Love now petitions this Court for a writ of certiorari.


 “[T]he Sixth and Fourteenth Amendments guarantee a defendant on trial for his life the right to an impartial jury.” Ross v. Oklahoma, 487 U. S. 81, 85 (1988). Biases capable of destroying a jury’s impartiality can take many forms. See Morgan, 504 U. S., at 729 (juror who would automatically vote for the death penalty in every case); Parker v. Gladden, 385 U. S. 363, 365–366 (1966) (per curiam) (prejudicial comments by the bailiff ); Irvin v. Dowd, 366 U. S. 717, 725–727 (1961) (public opinions and press coverage about the case); Morford v. United States, 339 U. S. 258, 259 (1950) (per curiam) (potential influence of an executive order requiring loyalty to United States). Whatever the nature of the bias, if a trial court seats a juror who harbors a disqualifying prejudice, the resulting judgment must be reversed. See United States v. Martinez-Salazar, 528 U. S. 304, 316 (2000); Morgan, 504 U. S., at 729; see also Rose v. Clark, 478 U. S. 570, 578 (1986) (“Harmless-error analysis thus presupposes a trial . . . before an impartial judge and jury”).

 This Court has recognized that claims of racial bias must  be treated “with added precaution” in light of the special danger such bias poses. Pena-Rodriguez v. Colorado, 580 U. S. ___, ___ (2017) (slip op., at 17). For instance, when a juror makes a clear statement indicating that racial stereotypes or animus influenced a conviction, the Sixth Amendment requires the trial court to make an exception to the general rule shielding juror deliberations from scrutiny in order “to consider the evidence of the juror’s statement and any resulting denial of the jury trial guarantee.” Ibid. In addition, in some circumstances, courts must permit defendants to ask questions about prospective jurors’ racial biases during voir dire. See Turner v. Murray, 476 U. S. 28, 36–37 (1986); Ham v. South Carolina, 409 U. S. 524, 527 (1973). The principle underlying these cases is simple: “[R]acial bias in the justice system must be addressed—including, in some instances, after the verdict has been entered.” Pena-Rodriguez, 580 U. S., at ___ (slip op., at 17). That is because racial bias is too grave and systemic a threat to the fair administration of justice to be tolerated or ignored.

 In this case, no court has meaningfully reviewed Love’s allegations of racial bias in violation of the Sixth and Fourteenth Amendments.

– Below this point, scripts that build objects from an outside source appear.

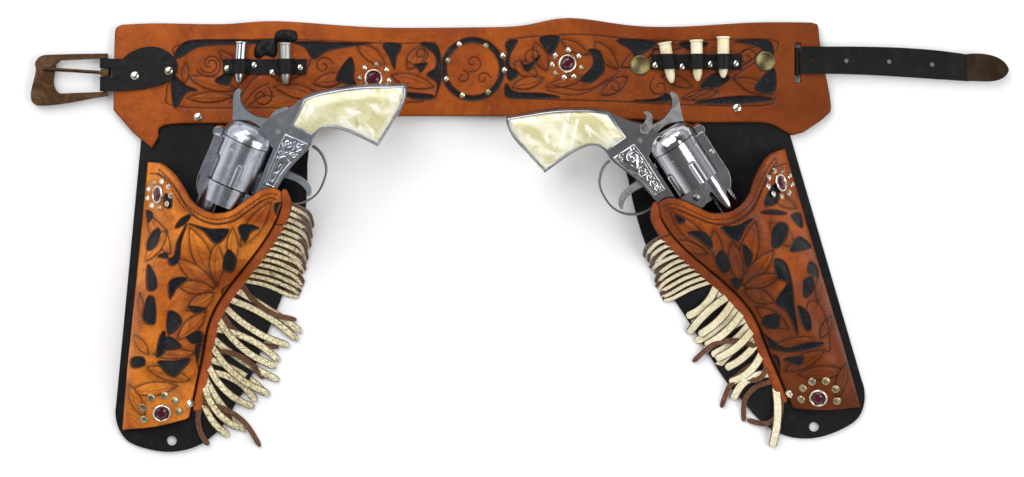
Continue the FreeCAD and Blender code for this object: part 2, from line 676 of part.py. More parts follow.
def grip_outline():
    return trace((-55.5, -27.3), [(-38.2, -26.2)], [(-38, -38.8)],
                 [(-43, -41.5), (-46.6, -46), (-48.6, -52), (-49.4, -60), (-49, -68), (-48.6, -77.2)],
                 [(-66, -79.9), (-79, -80.8), (-86, -78.6)],
                 [(-81, -68), (-77, -59.5), (-72, -50.2), (-66.6, -41.5), (-61.5, -34), (-55.5, -27.3)])


def grip(name, up, pose):
    base = "dims.frame_half" if up else "-dims.frame_half - dims.grip_thick"
    body = padded(name, grip_outline(), "dims.grip_thick", base)
    keep(name, body, pose)


def hammer(name, pose):
    px, py = HAMMER_PIVOT
    outline = trace((-25.6, 10.4), [(-29, 11), (-33, 12.6), (-38, 14.6), (-42, 15.3), (-44.8, 13.8)],
                    [(-44.4, 11.8)],
                    [(-40.5, 11.2), (-36.8, 8.4), (-34.4, 4), (-33.4, -1), (-34.4, -9), (px - 5, py)],
                    [(px, py - 5), (px + 5, py)], [(-27, -11), (-29.3, -4), (-28.8, 3)])
    body = padded(name, outline, "2 * dims.hammer_half", "-dims.hammer_half")
    drilled(body, f"{name}_bore", [(px, py, "dims.hammer_pin_r + dims.running_gap")])
    keep(name, body, pose)


def trigger(name, pose):
    px, py = TRIGGER_PIVOT
    outline = trace((px + 3.4, py), [(-5.8, -36), (-5.8, -42), (-4.2, -47), (-0.6, -50.4)],
                    [(-1.6, -51.8)], [(-6.8, -49.2), (-9.2, -44), (-10, -38), (px - 3.4, py)],
                    [(px, py + 3.4), (px + 3.4, py)])
    body = padded(name, outline, "2 * dims.trigger_half", "-dims.trigger_half")
    drilled(body, f"{name}_bore", [(px, py, "dims.trigger_pin_r + dims.running_gap")])
    keep(name, body, pose)


def guard(name, pose):
    """The guard: a thin bow, its outer and inner curves guard_thick apart."""
    rear, front = (-30.6, -40.9), (8.6, -30.9)
    bow = [(-29.6, -46), (-25.6, -51.6), (-20, -55.3), (-13, -56.5), (-5, -55.9), (1, -53), (6, -47.8),
           (8.6, -41.5)]
    thick = dim("guard_thick")
    middle = (-11, -42)

    def inward(p):
        away = V(middle[0] - p[0], middle[1] - p[1], 0).normalize() * thick
        return (p[0] + away.x, p[1] + away.y)

    outline = trace(rear, bow + [front], [(front[0] - thick, front[1] + 0.0)],
                    [inward(p) for p in reversed(bow)] + [(rear[0] + thick, rear[1])])
    body = padded(name, outline, "2 * dims.guard_half", "-dims.guard_half")
    keep(name, body, pose)


def lever(name, pose, turned):
    """The release lever lies on the frame's right side, its hook turned down over the frame by an angle."""
    px, py = LEVER_PIVOT
    outline = trace((px + 3.2, py), [(px + 1.8, py + 3.4), (-37.4, -6.2), (-41, -4.6), (-44.4, -6.2)],
                    [(-44.6, -8.2)], [(-41.5, -8), (-39.4, -10.4), (px - 3.2, py - 1)],
                    [(px, py - 3.2), (px + 3.2, py)])
    body = padded(name, outline, "dims.lever_thick", "dims.frame_half + 0.3")
    drilled(body, f"{name}_bore", [(px, py, "dims.lever_pin_r + dims.running_gap")])
    about = FreeCAD.Placement(V(0, 0, 0), FreeCAD.Rotation(Z_AXIS, turned), V(px, py, 0))
    keep(name, body, pose.multiply(about))


def leaf_spring(name, points, half, pose):
    """A flat spring: a strip of even thickness along a smooth line."""
    line = Part.BSplineCurve()
    line.interpolate([V(*p, -half) for p in points])
    path = Part.Wire([line.toShape()])
    tangent = line.tangent(line.FirstParameter)[0]
    across = V(-tangent.y, tangent.x, 0) * dim("spring_thick") / 2
    start = V(*points[0], -half)
    high = V(0, 0, 2 * half)
    corners = [start - across, start + across, start + across + high, start - across + high]
    strip = path.makePipeShell([Part.makePolygon(corners + corners[:1])], True, False)
    feature(name, strip, pose)


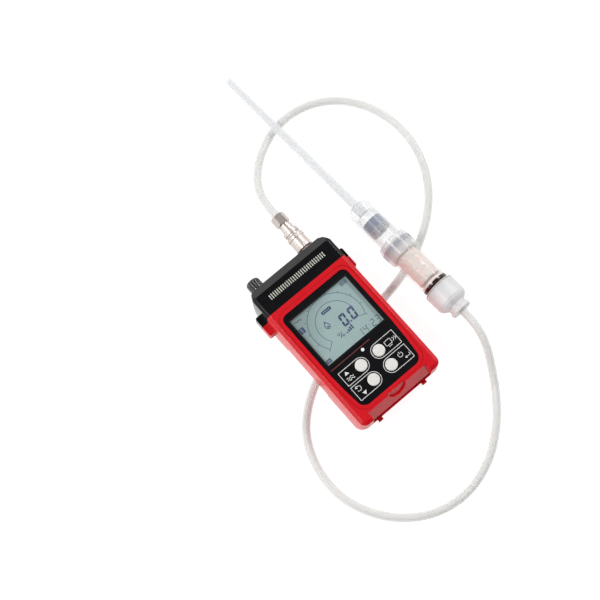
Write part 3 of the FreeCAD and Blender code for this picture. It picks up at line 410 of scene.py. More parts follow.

Instead, the Court of Criminal Appeals “assume[d]” that the juror at issue was biased, but concluded that allowing him to sit on the jury was harmless. 2021 WL 1396409, *24. That is an inherently contradictory determination. If the juror were indeed biased, then because he sat on the jury, Love’s conviction and sentence “would have to be overturned.” Ross, 487 U. S., at 85.

 The Court of Criminal Appeals reached its erroneous conclusion by relying upon a state-law rule that has no application to Love’s claim. Texas courts have developed a rule aimed at evaluating the harm when a party is forced to use a peremptory challenge on a juror who should have been excluded for cause, thereby “ ‘wrongfully depriv[ing]’ ” the party of an allotted challenge. Hernandez v. State, 563  S. W. 2d 947, 948 (Tex. Crim. App. 1978) (en banc). In such cases, a trial court can cure any harm from its erroneous ruling by granting an additional peremptory strike. See Chambers, 866 S. W. 2d, at 22–23. This rule has no bearing on Love’s federal constitutional claim that a racially biased juror actually sat on his jury and helped convict him and sentence him to death. As to that type of claim, a previously used peremptory strike does not eliminate the need to inquire into the juror’s bias.

 The State acknowledges that the Court of Criminal Appeals “never reached the federal issues Love raises,” Brief in Opposition 13, but the State contends that the court’s harmless-error analysis constitutes an independent and adequate ground for the judgment below, precluding this Court’s jurisdiction. See Foster v. Chatman, 578 U. S. 488, 497 (2016). As already shown, however, the state harmless-error rule was not “an ‘adequate’ basis for the court’s decision” on Love’s federal claim. Ibid. Indeed, in this situation, the rule is entirely beside the point. The State’s jurisdictional argument therefore fails.

 The State also predicts that, on the merits, Love’s claim would be rejected if it were reviewed, especially given the deference owed to the trial court’s assessment of prospective jurors. A reviewing court should give the trial judge appropriate deference, see Uttecht v. Brown, 551 U. S. 1, 7 (2007), but it may not turn a blind eye to claims of bias entirely. The merits of Love’s claim should be reviewed by the Court of Criminal Appeals in the first instance. As this Court has often said, “ ‘[w]e are a court of review, not of first view.’ ” Manuel v. Joliet, 580 U. S. ___, ___ (2017) (slip op., at 14); see Sandstrom v. Montana, 442 U. S. 510, 527 (1979) (“As none of these issues was considered by the Supreme Court of Montana, we decline to reach them as an initial matter here”).

 *  *  *

 Over time, we have endeavored to cleanse our jury system of racial bias. One of the most important mechanisms for doing so, questioning during voir dire, was properly employed here to identify a potential claim of bias. Safeguards like this, however, are futile if courts do not even consider claims of racial bias that litigants bring forward. The task of reviewing the record to determine whether a juror was fair and impartial is challenging, but it must be undertaken, especially when a person’s life is on the line. I would ensure that Love’s claim is heard by the Court of Criminal Appeals, rather than leave these questions unanswered. I respectfully dissent.